The Red took down Fordham and Towson last weekend with its pitching prowess on full display — just in time for Ivy play, which starts next weekend.
Cornell won both games on Saturday 1-0 and 4-2 against Fordham and Towson, respectively.
The Red faced Towson University again the next day and fell, 3-2. Despite scoring opportunities in the top of the ninth inning, Cornell couldn’t close the one-run deficit.
Leading up to in-conference play, Cornell has developed a trend of playing low-scoring games decided by starters and relief pitchers. Aided by its evolving defense and an offense trying to string runs together, the Red is seeking to improve as the season gets into full swing. Cornell currently stands with an overall record of 3-9.

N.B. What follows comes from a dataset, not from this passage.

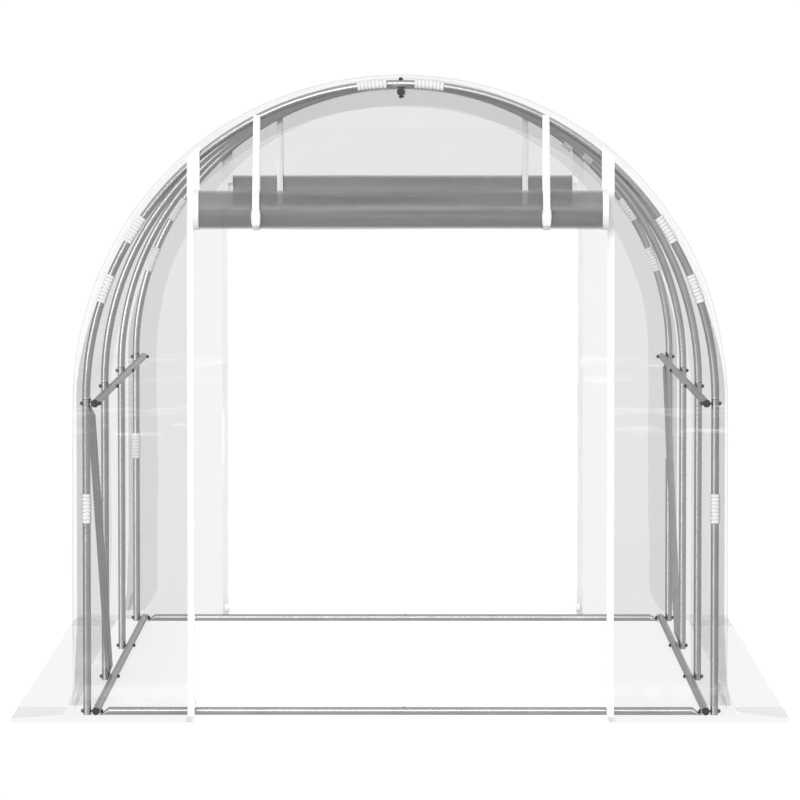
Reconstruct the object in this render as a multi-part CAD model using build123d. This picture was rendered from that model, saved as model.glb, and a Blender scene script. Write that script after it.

In game one versus Fordham, Cornell junior Colby Wyatt hurled an impressive scoreless 7 and two-thirds innings. Wyatt struck out four and limited the Rams to only five hits, earning the win. Relief pitcher junior Andrew Ellison got the save to solidify the Red’s 1-0 victory.
Although the sole run of the game was unearned — freshman infielder and leadoff hitter Justin Taylor reached on an error in the first inning — the Red’s defense shutout Fordham the entire game.
Immediately following its victory over Fordham, Cornell directed their defensive momentum towards Towson University. Freshman pitcher Jon Zacharias racked up 3 strikeouts in 4 innings of work, allowing only one run.
By the end of the 6th inning, Cornell was down by two runs but the offense awakened late in the game to put up four runs in the 7th, 8th and 9th innings combined. Relief pitcher junior John Natoli tossed 3 and one-third scoreless to clinch the victory for the Red, earning a win for himself as well.
In the next day’s match, Cornell and Towson continued to keep the score close through the 5th inning. But by the end of the 7th, Towson had pulled away by two runs. After a scoreless 8th, Cornell tried to answer in an intense top of the ninth.
Junior infielder Matt Collins led off for the Red and reached after being hit by a pitch. Sophomore outfielder Nicholas Binnie connected with a pitch for a single, advancing Collins. Senior catcher Will Simoneit ripped a pinch-hit RBI. With two runners on and no outs, the Red had both the tying and go-ahead runs on base.
And then, just as quickly as it had been sparked, the Red’s offense ran out of luck. No outs quickly turned into two outs as Taylor grounded into a double play. Now, only the tying run remained on third. With senior infielder/outfielder Josh Arndt at bat and the tying run just 90 feet away, the game fizzled to an end with a fly ball and a stranded runner.
Despite the outcome of that second match versus Towson — a tumultuous and frustrating game culminating in the top of the ninth inning — the way the Red’s offense came alive to challenge the Tigers showed determination and promise. For an offense previously struggling to string hits together and create scoring opportunities, the players called to bat in the ninth did just that. Of the six players tested in the ninth, five made solid contact, but some of those hit balls failed to drop into the gaps.
This past weekend in Maryland marked the final series before conference play starts. Cornell aims to continue capitalizing on its own smart pitching and hopes to arrange an offense that comes in clutch.
Next weekend, Columbia hosts Cornell for the Red’s first conference series with two games on Saturday, March 23 and one on Sunday, March 24.